Throughout centuries craftsmen of the Vyatka lands (Kirov Region nowadays) were engaged in wood processing. It is no wonder they laid the foundation to the unique burr craft.

Burr is a material admirable in its kind. It is called forest porphyry or wooden malachite.  Wonderful paragons of burr ware are kept in the largest museum collections of Russia. Such ware was called napiform in Russia of the 16th – 17th centuries. It adorned tsarist feasts on a par with gold-plated and silver dishes.

Burr growth found on branches and trunks of old trees remind of a knob, a drop, a boulder or a human head.

The burr is usually found on oak, walnut, black alder, and aspen trees. However, it is most common for birch trees. Burr material is strong and weighty and lends itself to machining favourably. It is not subject to cracking, starting, shrinking or swelling out.  The burr layer varies in its thickness. The larger a burr and the more intricate its patterns are, the more expensive it is.

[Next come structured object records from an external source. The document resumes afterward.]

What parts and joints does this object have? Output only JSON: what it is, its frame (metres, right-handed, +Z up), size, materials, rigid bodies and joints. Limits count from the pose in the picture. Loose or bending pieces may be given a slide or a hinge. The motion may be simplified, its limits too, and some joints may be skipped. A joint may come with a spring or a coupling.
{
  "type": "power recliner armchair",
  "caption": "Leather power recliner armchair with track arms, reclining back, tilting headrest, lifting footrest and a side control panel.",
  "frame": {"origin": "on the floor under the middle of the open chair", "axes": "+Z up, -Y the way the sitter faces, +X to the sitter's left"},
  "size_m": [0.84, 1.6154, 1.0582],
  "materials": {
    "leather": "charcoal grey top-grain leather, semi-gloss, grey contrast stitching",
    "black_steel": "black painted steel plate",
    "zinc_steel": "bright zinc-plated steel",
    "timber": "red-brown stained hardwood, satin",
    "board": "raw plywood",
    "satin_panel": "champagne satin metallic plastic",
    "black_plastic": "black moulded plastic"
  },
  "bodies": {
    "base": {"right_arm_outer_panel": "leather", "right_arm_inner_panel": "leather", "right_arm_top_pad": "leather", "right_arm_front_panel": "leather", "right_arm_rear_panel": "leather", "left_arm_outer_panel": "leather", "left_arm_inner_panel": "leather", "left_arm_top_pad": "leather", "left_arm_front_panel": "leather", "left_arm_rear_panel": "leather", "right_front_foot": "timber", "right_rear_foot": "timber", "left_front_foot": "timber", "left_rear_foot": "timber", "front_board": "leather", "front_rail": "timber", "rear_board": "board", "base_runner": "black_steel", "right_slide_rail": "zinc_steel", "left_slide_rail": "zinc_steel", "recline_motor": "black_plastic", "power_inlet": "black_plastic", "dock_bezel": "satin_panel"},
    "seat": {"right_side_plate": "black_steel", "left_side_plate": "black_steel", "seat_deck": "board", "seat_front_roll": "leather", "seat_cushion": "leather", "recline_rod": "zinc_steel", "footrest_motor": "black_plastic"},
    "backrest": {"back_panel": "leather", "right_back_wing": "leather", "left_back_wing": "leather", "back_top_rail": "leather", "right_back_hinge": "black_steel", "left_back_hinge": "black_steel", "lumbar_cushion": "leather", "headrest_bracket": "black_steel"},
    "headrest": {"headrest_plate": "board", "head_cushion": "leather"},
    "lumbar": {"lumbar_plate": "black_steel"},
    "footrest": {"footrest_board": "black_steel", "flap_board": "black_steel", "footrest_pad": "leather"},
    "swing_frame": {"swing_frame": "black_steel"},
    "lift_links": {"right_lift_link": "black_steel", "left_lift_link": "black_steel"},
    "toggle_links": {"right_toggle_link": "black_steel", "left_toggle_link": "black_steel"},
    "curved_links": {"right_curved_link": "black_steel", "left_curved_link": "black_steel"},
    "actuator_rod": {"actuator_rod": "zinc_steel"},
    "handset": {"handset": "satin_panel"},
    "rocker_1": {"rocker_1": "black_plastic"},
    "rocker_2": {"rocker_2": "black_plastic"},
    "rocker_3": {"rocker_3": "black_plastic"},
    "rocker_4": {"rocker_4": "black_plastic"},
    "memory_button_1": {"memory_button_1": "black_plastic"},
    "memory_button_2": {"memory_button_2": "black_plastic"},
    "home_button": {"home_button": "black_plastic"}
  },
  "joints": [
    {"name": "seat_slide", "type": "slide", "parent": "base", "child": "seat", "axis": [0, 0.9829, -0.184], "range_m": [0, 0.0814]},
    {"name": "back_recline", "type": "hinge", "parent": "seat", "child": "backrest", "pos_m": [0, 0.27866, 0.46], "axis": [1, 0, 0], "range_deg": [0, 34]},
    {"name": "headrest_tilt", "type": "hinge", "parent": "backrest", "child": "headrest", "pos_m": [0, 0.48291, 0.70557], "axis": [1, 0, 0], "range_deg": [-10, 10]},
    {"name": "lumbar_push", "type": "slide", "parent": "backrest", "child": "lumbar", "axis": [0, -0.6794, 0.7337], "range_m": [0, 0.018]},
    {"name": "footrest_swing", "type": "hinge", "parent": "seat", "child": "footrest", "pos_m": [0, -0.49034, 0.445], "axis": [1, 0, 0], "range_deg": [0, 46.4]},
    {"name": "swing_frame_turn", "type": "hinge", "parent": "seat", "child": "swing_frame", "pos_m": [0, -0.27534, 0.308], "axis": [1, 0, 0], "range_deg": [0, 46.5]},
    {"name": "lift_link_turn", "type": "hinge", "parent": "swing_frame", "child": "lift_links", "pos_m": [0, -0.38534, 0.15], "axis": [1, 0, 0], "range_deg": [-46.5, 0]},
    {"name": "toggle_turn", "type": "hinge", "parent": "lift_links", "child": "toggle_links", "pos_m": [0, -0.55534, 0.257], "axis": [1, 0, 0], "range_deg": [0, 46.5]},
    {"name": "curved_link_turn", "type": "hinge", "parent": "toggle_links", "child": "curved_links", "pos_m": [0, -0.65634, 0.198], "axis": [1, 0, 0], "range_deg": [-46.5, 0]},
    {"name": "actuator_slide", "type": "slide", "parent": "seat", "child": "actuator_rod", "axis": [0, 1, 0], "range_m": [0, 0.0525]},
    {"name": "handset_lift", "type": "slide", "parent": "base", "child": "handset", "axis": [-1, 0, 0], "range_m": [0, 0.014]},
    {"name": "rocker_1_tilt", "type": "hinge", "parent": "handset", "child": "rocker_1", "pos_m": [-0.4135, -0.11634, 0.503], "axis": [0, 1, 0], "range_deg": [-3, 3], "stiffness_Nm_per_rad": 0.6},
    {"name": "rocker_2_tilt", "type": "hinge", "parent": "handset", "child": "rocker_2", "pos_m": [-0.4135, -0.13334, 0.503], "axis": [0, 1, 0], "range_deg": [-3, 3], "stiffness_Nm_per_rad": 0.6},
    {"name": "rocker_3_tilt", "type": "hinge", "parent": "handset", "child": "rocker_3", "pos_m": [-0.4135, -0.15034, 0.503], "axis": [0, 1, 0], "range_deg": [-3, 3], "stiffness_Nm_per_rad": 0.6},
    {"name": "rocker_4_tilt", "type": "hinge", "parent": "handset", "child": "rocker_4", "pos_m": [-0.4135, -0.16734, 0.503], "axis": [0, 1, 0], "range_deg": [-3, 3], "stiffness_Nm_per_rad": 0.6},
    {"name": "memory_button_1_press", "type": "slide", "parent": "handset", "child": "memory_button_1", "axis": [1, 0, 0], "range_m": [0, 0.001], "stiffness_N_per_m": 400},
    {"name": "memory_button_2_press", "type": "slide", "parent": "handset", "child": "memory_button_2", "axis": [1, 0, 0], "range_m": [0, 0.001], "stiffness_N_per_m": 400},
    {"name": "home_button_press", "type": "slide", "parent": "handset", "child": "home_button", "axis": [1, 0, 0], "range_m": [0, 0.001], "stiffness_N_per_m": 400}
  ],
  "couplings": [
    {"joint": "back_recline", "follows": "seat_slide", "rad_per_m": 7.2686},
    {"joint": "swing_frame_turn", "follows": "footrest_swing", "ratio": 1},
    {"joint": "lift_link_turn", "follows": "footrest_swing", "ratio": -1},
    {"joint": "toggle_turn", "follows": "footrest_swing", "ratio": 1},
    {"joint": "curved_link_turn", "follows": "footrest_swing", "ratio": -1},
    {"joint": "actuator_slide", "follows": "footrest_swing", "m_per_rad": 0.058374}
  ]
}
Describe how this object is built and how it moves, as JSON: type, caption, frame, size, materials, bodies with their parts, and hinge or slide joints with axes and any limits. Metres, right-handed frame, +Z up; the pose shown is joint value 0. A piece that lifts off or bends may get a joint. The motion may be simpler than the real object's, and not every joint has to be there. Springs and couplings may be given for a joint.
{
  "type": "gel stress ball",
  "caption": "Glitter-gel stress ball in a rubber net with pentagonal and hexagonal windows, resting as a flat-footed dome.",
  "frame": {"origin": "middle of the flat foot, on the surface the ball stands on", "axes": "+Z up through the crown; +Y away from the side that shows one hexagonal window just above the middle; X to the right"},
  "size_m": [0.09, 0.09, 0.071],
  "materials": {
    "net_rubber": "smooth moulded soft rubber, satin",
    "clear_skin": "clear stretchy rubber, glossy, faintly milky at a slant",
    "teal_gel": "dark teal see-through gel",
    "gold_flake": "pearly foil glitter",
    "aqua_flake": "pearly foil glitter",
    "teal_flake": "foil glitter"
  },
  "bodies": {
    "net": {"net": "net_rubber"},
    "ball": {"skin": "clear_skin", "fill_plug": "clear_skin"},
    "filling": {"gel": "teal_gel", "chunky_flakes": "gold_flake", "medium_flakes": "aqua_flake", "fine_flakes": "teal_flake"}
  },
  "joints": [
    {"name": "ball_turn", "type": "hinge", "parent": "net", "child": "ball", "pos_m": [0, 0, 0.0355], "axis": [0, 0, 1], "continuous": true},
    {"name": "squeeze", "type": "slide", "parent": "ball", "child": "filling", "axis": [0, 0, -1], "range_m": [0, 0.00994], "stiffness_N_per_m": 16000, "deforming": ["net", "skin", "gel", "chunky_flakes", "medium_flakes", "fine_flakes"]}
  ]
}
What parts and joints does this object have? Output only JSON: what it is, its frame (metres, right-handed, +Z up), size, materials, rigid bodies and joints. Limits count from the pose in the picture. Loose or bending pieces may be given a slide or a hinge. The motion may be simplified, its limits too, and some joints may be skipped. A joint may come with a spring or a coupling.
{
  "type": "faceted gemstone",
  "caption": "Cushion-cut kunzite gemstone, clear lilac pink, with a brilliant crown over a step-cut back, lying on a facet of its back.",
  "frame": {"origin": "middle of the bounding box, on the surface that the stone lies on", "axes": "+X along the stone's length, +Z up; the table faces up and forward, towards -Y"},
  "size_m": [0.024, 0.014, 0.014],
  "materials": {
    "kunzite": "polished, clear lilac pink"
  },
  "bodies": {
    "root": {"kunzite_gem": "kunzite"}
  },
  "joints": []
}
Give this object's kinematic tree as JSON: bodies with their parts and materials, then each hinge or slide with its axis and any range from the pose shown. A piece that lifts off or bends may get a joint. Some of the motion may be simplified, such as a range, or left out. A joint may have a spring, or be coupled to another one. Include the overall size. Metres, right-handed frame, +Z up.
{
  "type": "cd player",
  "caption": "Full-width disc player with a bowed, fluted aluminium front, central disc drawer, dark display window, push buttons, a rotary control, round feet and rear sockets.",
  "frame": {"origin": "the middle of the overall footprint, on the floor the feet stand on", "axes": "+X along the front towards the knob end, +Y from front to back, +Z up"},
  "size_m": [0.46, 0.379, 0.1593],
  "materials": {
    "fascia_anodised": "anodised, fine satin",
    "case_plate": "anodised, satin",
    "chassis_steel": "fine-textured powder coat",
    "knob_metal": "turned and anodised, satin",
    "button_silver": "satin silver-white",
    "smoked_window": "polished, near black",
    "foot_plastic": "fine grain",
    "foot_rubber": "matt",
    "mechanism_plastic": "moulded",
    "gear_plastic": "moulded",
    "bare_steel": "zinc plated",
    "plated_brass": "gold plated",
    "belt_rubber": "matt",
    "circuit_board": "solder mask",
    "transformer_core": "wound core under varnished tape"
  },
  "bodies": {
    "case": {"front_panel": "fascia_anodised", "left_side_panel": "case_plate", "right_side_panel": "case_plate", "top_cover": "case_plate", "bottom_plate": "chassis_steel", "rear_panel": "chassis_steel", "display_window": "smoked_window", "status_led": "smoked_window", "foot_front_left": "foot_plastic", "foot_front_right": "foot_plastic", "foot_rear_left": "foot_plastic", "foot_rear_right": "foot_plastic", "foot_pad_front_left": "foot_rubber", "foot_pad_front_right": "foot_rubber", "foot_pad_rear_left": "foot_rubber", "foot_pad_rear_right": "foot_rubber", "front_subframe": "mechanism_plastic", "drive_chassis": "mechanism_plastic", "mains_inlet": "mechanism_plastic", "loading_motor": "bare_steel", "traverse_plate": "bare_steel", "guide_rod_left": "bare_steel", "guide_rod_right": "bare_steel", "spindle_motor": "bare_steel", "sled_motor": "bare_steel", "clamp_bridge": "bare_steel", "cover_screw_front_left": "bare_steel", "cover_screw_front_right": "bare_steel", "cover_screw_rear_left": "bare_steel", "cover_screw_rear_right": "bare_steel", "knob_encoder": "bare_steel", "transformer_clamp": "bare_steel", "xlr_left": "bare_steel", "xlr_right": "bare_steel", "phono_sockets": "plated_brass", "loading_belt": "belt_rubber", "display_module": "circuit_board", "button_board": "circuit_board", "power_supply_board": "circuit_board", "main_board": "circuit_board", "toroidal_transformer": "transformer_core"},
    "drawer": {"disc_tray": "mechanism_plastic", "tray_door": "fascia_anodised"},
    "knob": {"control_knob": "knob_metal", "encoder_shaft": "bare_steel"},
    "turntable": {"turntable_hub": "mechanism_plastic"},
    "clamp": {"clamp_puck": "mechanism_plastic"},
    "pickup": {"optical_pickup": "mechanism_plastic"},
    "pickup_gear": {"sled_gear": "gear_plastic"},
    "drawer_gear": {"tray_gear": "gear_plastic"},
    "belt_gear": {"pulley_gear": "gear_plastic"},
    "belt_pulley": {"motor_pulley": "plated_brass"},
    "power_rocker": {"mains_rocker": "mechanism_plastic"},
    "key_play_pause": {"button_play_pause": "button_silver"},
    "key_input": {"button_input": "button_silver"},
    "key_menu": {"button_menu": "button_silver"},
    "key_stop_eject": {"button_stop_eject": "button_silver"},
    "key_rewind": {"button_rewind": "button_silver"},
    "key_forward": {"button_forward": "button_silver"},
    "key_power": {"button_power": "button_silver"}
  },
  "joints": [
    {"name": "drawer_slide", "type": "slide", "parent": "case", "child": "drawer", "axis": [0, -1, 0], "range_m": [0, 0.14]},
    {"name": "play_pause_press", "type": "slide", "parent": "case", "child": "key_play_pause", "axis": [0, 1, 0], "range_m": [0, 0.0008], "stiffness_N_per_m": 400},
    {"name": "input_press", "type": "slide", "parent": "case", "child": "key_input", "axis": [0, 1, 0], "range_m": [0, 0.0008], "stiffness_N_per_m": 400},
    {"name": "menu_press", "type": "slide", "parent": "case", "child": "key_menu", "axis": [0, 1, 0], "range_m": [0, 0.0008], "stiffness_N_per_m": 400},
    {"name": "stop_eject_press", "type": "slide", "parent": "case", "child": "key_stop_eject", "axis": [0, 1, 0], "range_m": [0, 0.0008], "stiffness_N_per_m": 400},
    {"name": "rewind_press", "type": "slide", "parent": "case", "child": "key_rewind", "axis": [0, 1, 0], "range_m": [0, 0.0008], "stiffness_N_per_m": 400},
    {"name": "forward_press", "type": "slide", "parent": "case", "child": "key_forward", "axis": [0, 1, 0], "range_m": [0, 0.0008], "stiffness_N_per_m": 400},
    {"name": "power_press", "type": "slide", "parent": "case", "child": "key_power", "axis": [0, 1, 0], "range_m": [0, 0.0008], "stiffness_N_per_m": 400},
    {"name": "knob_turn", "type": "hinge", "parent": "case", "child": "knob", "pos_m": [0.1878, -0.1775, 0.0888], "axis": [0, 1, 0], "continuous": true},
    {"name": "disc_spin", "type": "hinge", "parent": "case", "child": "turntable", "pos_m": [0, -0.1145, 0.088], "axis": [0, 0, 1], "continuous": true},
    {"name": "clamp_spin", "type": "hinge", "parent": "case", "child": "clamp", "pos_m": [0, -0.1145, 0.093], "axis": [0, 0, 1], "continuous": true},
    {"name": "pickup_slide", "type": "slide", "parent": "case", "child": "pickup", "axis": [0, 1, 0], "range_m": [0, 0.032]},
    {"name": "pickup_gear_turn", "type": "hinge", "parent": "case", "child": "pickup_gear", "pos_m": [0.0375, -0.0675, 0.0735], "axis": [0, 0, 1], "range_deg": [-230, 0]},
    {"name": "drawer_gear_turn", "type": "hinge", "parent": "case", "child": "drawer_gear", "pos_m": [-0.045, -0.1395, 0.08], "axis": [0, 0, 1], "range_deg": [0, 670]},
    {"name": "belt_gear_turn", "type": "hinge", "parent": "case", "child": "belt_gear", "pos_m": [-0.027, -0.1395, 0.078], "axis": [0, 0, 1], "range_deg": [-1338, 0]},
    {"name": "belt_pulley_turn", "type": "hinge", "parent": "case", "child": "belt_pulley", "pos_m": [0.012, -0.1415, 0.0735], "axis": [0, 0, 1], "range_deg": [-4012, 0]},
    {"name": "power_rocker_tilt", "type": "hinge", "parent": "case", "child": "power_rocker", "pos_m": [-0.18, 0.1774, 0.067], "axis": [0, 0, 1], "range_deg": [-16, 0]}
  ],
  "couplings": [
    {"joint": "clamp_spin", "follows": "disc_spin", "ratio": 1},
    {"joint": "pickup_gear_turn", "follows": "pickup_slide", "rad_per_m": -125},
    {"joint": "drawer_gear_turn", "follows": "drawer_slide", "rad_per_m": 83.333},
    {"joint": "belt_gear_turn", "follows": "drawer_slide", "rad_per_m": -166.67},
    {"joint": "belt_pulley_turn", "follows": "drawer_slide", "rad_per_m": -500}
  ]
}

It is known that in the first half of the 19th century the burr of 20 pounds (a little more than 8 kg) cost as much as thoroughbred bull. In pre-revolutionary Russia the burr was worth its weight in gold: 70 rubles per kilogram in the dry state. Legends were circulated about the burr, just like about ginseng. It was considered great fortune to find it in the wood. The birch burr, which is the most beautiful in pattern and color, was widespread in the Vyatka Province (Kirov Region). It was thanks to this material that the remarkable woodwork craft appeared.

The burr woodwork was first recorded in literature of the early 18th century. The famous Russian historian Vasily Tatishchev wrote about burr ware made in Vyatka in his book Composition of History and Geography of Russia.

Grigory Makarov, who lived in the first quarter of the 19th century in the district town of Slobodsky is considered to be the founder of the burr craft in Vyatka Province. He used thin burr plates to create caskets and snuffboxes in geometrical forms and exact proportions in line with the style of Classicism domineering in those years. His major merit was adding wooden hinges to his woodworks.  Grigory Makarov unriddled and adopted this secret from a Scottish snuffbox, which he had come across. He managed to make it by mastering most sophisticated operations. Making exactly fitting hinge fingers and holes, as well as drilling with a thin wire became part of the arsenal of the next generations of burr craftsmen.

The master Semyon Ivanovich Bronnikov from Vyatka also left his mark in the history of the burr craft. He is known as the creator of the one of a kind wooden pocket watch, with its case and box made of burr. His sons Nikolay and Mikhail assisted their father in his work. They took orders for making pocket watches from many cities of Russia. The pinnacle of the Bronnikovs fame as watchmakers was participating in the World Fair in Vienna (1837). The dynasty members were a big success in the subsequent famous exhibitions, such as the Nizhny Novgorod Commercial and Industrial and Art Exhibition (1896) and the All-Russian Exhibition in St. Petersburg (1902).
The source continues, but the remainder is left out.